AIM OF THE EXERCISE
Repeat the material exactly as it appears.

────────────────────

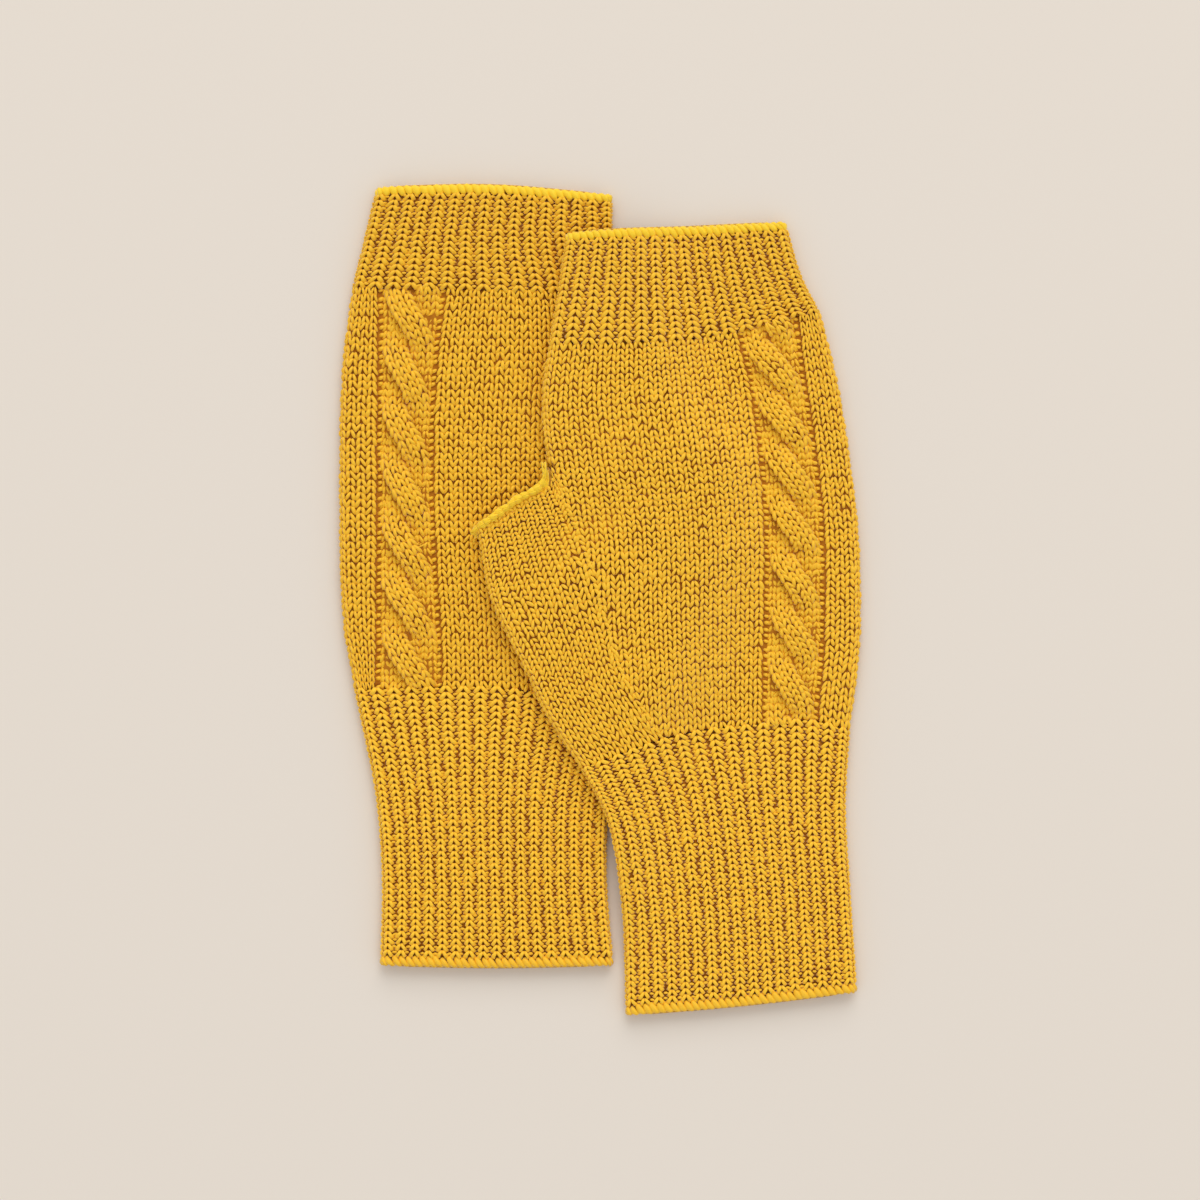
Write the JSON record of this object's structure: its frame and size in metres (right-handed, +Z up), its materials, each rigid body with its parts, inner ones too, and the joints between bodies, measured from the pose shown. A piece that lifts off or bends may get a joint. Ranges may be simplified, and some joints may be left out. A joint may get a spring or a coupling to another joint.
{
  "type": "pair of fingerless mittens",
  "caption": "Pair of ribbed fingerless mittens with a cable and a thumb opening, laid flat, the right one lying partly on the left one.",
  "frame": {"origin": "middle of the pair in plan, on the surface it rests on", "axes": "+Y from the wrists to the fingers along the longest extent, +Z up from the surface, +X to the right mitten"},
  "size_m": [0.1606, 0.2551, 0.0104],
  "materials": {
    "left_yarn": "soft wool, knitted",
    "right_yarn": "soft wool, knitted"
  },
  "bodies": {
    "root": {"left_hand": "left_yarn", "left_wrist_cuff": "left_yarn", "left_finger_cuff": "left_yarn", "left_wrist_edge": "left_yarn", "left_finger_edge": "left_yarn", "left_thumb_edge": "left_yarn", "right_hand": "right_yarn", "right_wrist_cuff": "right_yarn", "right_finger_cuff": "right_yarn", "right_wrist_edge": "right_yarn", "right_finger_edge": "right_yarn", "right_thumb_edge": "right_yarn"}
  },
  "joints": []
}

────────────────────

EXERCISE ANSWER
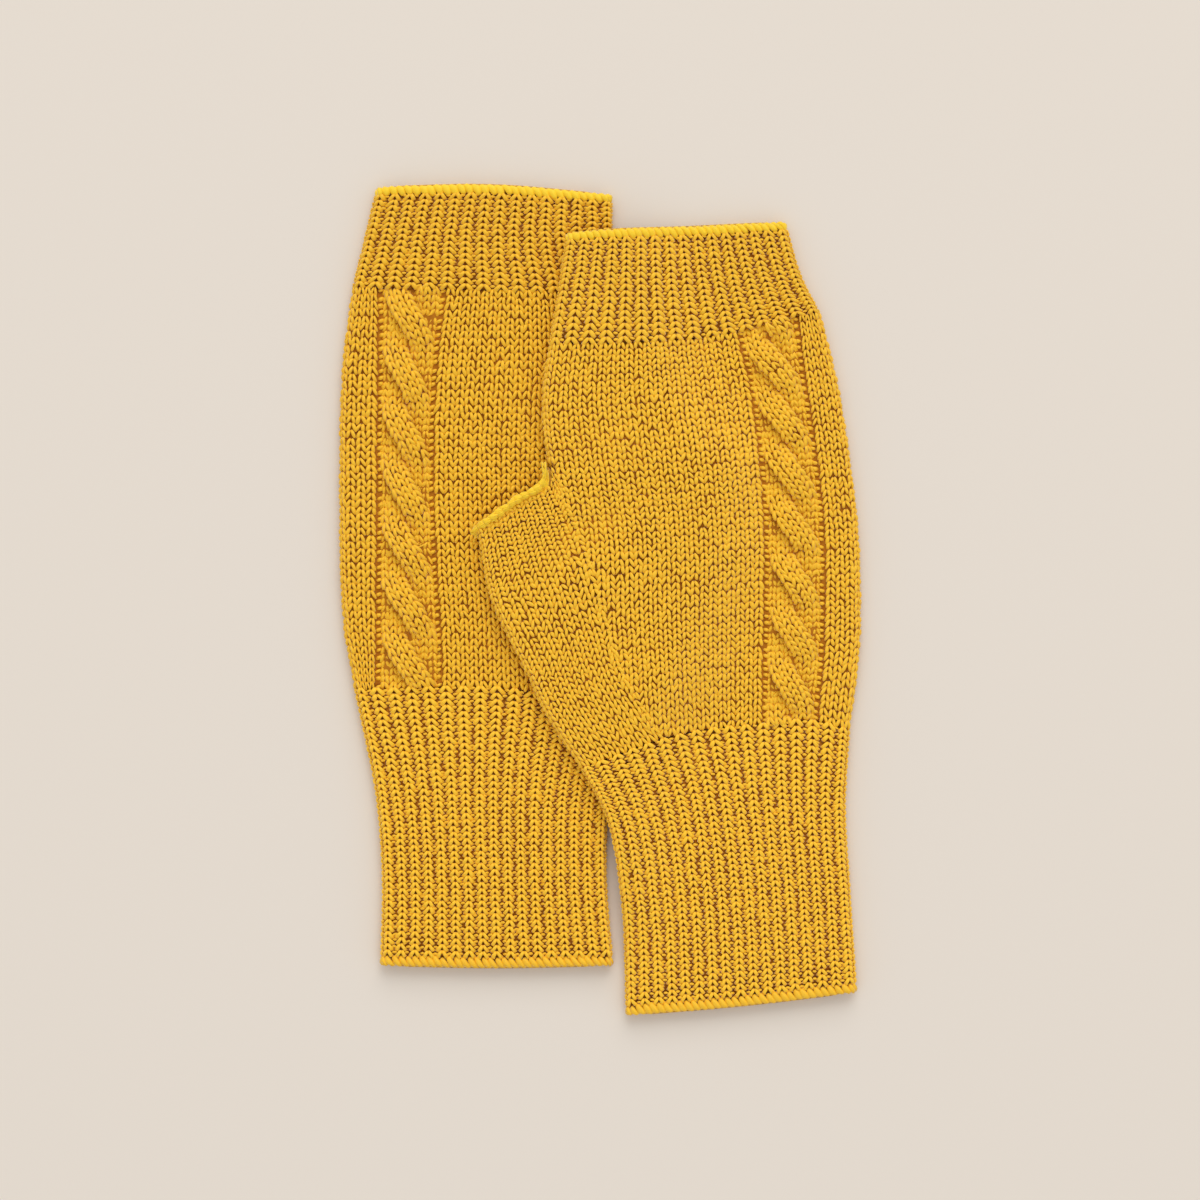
Write the JSON record of this object's structure: its frame and size in metres (right-handed, +Z up), its materials, each rigid body with its parts, inner ones too, and the joints between bodies, measured from the pose shown. A piece that lifts off or bends may get a joint. Ranges may be simplified, and some joints may be left out. A joint may get a spring or a coupling to another joint.
{
  "type": "pair of fingerless mittens",
  "caption": "Pair of ribbed fingerless mittens with a cable and a thumb opening, laid flat, the right one lying partly on the left one.",
  "frame": {"origin": "middle of the pair in plan, on the surface it rests on", "axes": "+Y from the wrists to the fingers along the longest extent, +Z up from the surface, +X to the right mitten"},
  "size_m": [0.1606, 0.2551, 0.0104],
  "materials": {
    "left_yarn": "soft wool, knitted",
    "right_yarn": "soft wool, knitted"
  },
  "bodies": {
    "root": {"left_hand": "left_yarn", "left_wrist_cuff": "left_yarn", "left_finger_cuff": "left_yarn", "left_wrist_edge": "left_yarn", "left_finger_edge": "left_yarn", "left_thumb_edge": "left_yarn", "right_hand": "right_yarn", "right_wrist_cuff": "right_yarn", "right_finger_cuff": "right_yarn", "right_wrist_edge": "right_yarn", "right_finger_edge": "right_yarn", "right_thumb_edge": "right_yarn"}
  },
  "joints": []
}